A well-written job description should:


  • Include the organisation’s activities and values.

  • Create a positive impression of the organisation (think about selling the organisation and the role).

  • Include an appropriate job title – make sure the target audience will understand it.

  • State the reporting lines that the job will have reporting into it, and the lines that the role holder will report to

  • Include the job tenure, e.g., permanent, or fixed term.

  • Include the remuneration and benefits package.

  • Include the job location.

  • Include details of flexible working, where applicable.

  • State a clear picture of responsibilities and expectations, neither overstating nor understating these

  • Have a clear person specification - if too vague, it will not assist the selection process, whilst if it is too prescriptive it will be difficult to find applicants who live up to exhaustive expectations.

  • State an accurate picture of the duties and level of seniority.

  • State a clear outline of the ideal applicant profile and experience sought.

  • Be pitched at the right level to attract the most suitable candidates.

  • Make it clear how candidates should apply.

  • State the application deadline.

  • Be honest and truthful.

  • Be clear and unambiguous, and avoid bias.

  • Avoid being discriminatory.

  • Be written in plain, conversational English.

  • Be personalised as much as possible as if addressing the candidate, e.g., “You will be responsible for…” or “You must have…”.
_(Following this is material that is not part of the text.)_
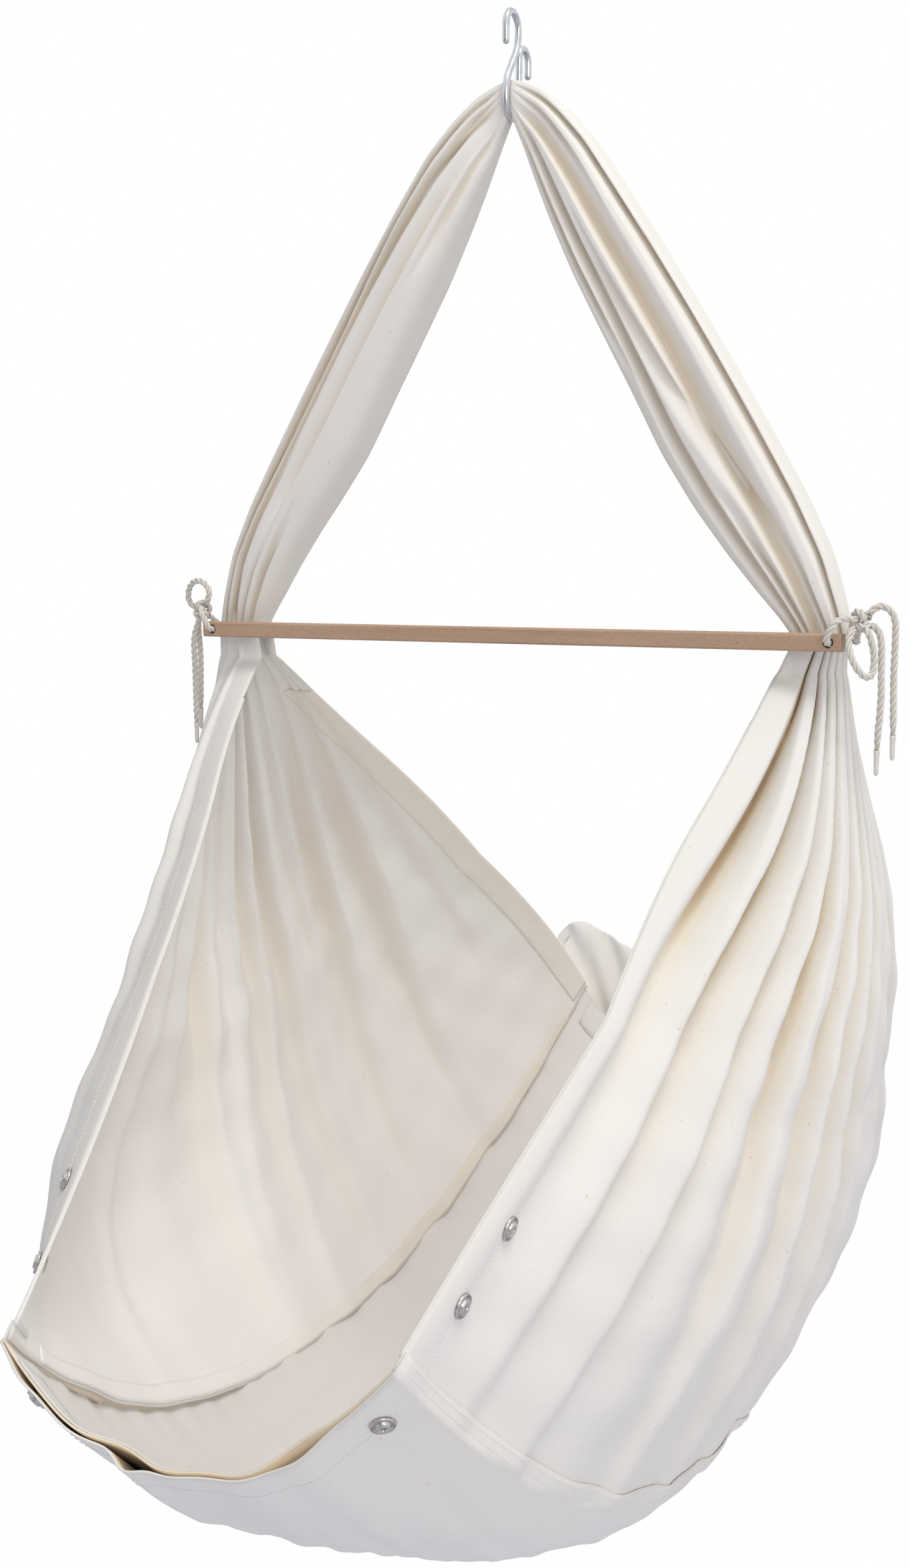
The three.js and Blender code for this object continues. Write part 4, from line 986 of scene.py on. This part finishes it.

Attracting the right candidates


The recruitment process is not just about the employer identifying suitable employees; it is equally about the candidates choosing the organisation as the one they wish to work for. In the current market environment, where employee attrition is an expected but expensive expense (think not only of the cost of hiring a replacement but, perhaps more importantly, of the opportunity cost while the position remains unfilled and of the training period of the replacement employee), hiring for the long term is a consideration that cannot, and should not, be neglected.


First impressions matter: the recruitment process says a lot about the employer, and should be transparent, timely, and fair, regardless of whether a particular candidate is successful or not. In an era where candidates can share their recruitment experience on social media, a poorly designed or managed recruitment process can negatively influence the organisation’s employer brand and the ability to attract good candidates.


Another, equally important aspect of a good recruitment process, is to attract a wide range of candidates. Inclusion and diversity should be considered throughout the process, with systems, processes, and practices regularly reviewed to ensure that the process is inclusive and devoid of hidden bias.


Many organisations use external providers to help with search and selection and for services such as writing effective job descriptions, attracting candidates, managing candidate responses, screening and shortlisting, basic interviewing, etc. For this to be effective, it is critical that organisations provide the agencies or consultants with an excellent understanding of the organisation, its requirements, and details of the role and the of the desired candidate profile(s). Simply put, the better this understanding, the better will be the result.


Organisations and their leaders often overestimate the cost of getting these right, even if with the help and expertise of external consultants and agencies, and significantly underestimate the long term cost of inefficient or ineffectual hiring.





Managing the application and selection process.


  • All applications should be treated confidentially and circulated only to those individuals involved in the recruitment process.

  • Prompt acknowledgment of an application - whether successful or unsuccessful - is good practice and helps enhance the organisation’s employer brand.

  • It’s good practice to carry out equality monitoring in the recruitment and resourcing process. This includes monitoring the diversity of applicants, from the initial stages through to a person being appointed. Action should then be taken to address any issues.

Application forms or CVs and LinkedIn profiles?


Application forms standardise the presentation of information and make it consistent and easier to handle and assess. However, be wary of overly long or poorly designed application forms that may put off excellent candidates from applying.


CVs and LinkedIn profiles provide flexibility to candidates, but typically include surplus material and information in non-standard formats which may undermine consistent assessment.




Making the appointment


References are often sought after the applicant has been given a ‘provisional offer’. The organisation’s recruitment policy should clearly include details of the references will be used and what kind of references will be expected, e.g., social references from members of society or work references from previous employers. Candidates should always be informed of the procedure for taking up references.


Unsuccessful candidates should be notified promptly in writing and every effort should be made to provide feedback. If psychometric tests are used, feedback on the results, should also be offered.


Finally, a well-planned induction enables new employees to become productive within the shortest span of time, and should be integrated into the organisation's recruitment process.